Где надо!

               

               
      Как-то приходит жена домой и рассказывает, что у них на работе форменные безобразия творятся, буквально не с кем работать: Иванов – разгильдяй, Петров – шалопай, Сидоров – бюрократ, Дмитриев – психопат.
      - У нас не лучше, - отвечаю, - Щепкина – недотепа, Юрченко – недотрога, слова ей поперёк не скажи, сразу в бутылку лезет, Яковлев – недоучка: дважды два на бумажке перемножает.
      Ну, обменялись мы с ней своими производственными заботами, поужинали и улеглись спать, а наутро – правильно учат врачи: на ночь нельзя наедаться и эмоционально перенапрягаться – наутро жену как будто подменили. Встала и сразу, непонятно за что, на меня напустилась.
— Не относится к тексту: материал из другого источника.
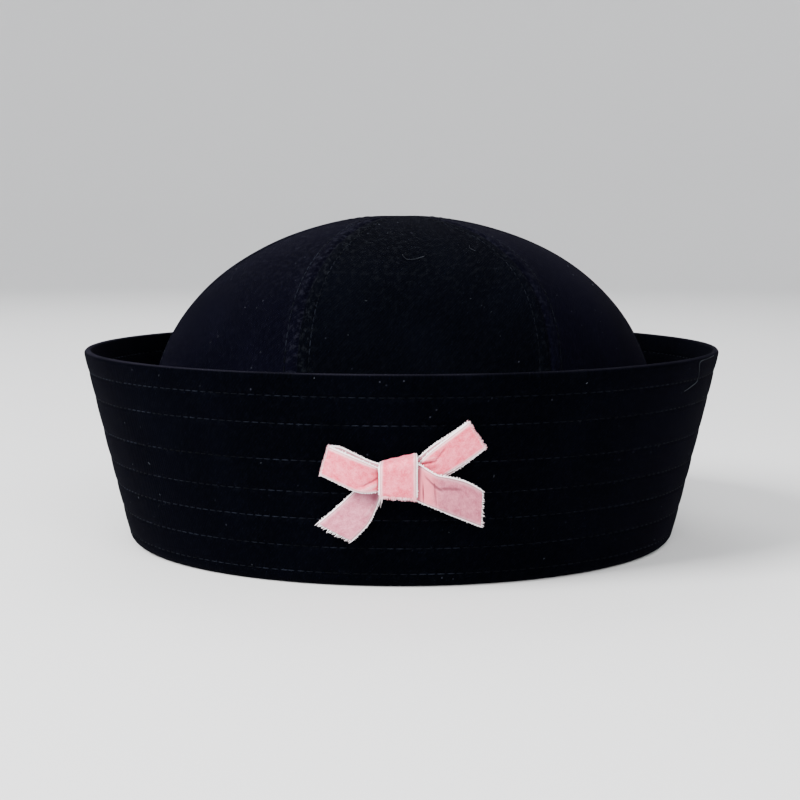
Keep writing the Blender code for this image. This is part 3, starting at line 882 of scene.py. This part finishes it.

Я в порядке самозащиты возьми и брякни:
      - Ты прямо, как ваш Дмитриев.
      Это, который за неуравновешенного скандалиста у них проходит.
      - А ты,…а ты…, - побледнела жена, - копия ваш Перламутров.
      Это тот, кого я ей недоумком представил.
      - Не Перламутров, - поправляю, - а Перельмутер. А вот ты ничем от вашего Светлицкого не отличаешься. Такая же вздорная, как и он.
      - А ты – законченный Тимофеев. Бездельник номер один.
      - Смотри, какую осведомленность проявляешь. Ваша патентованная сплетница Шушпанова в подмётки тебе не годится.
      - Да-а? А ты со своим Михеевым близнецы-братья.
      В общем, смотрю, не семейная ссора получается, а производственное собрание. Причём, собрание острое, откровенное, с фамилиями, с правдой в глаза. Нашим всем от жены досталось, да и её сослуживцам не поздоровилось.
      Разошлись мы по своим местам работы – она к своим ненаглядным Ивановым-Петровым-Сидоровым, а я к своим сокровищам соответственно – Тимофееву, Щепкиной, Юрченко.
      В конце дня подходит ко мне наш профорг и говорит:
      - Не забыл, сегодня собрание. Надо выступить, вскрыть недостатки, заклеймить тех, кто нам костью в горле  стоит.
      - Разве у нас есть такие? – удивляюсь.
      - А как же. Яковлев, например, недоучка, дважды два на бумажке перемножает, Юрченко – барышня с приветом, чуть что сразу истерику закатывает, Щепкина – сам знаешь, кто такая…
      - Кто бы мог подумать, - всплеснул я руками, - Яковлев – недоучка…
      - Да что ты придуриваешься, - стал кипятиться профорг. – Сколько об этом говорено-переговорено. Только всё за спиной, всё не в глаза, а в спину.
      - Может быть, может быть, - отвечаю ему с расстановкой, - только знаешь, на роль правдолюбца ты кого-нибудь другого поищи.
      - А чем ты плох? – нахмурился профорг. – Всегда, как за проходную выйдем, так активно непорядки критикуешь.
      - Так то за проходной. Там простору больше.
      - Эх, пустомеля, - вздохнул профорг. – А мы на тебя большие надежды возлагали. Думали, ты человек принципиальный. Оказывается, ты этот, как его… слово забыл…
      - Кто? – спрашиваю.
      - Ну, этот, который гнётся.
      - Шланг, что ли?
      - Да, нет, не шланг, а этот, который скользкий.
      - Обмылок?
      - Да, нет. Который извивается.
      - Уж, - догадался я.
      - Во-во! – обрадовался профорг. – Только ты хуже. От ужа вреда никакого нет, а от таких, как ты, вред огромный.
      Задели меня эти слова за живое.
      - Знаешь что, - говорю, - если хочешь знать, я сегодня уже выступал и всю правду-матку в глаза высказывал, а сейчас выдохся, пускай другие теперь попробуют.
      - Где же это ты сегодня мог выступать, – удивился профорг, - и когда успел?
      - Где надо! – с нажимом ответил я и, увидев растерянность на его лице, повторил:
      - И ещё скажу, если понадобится. Только не здесь, а где надо.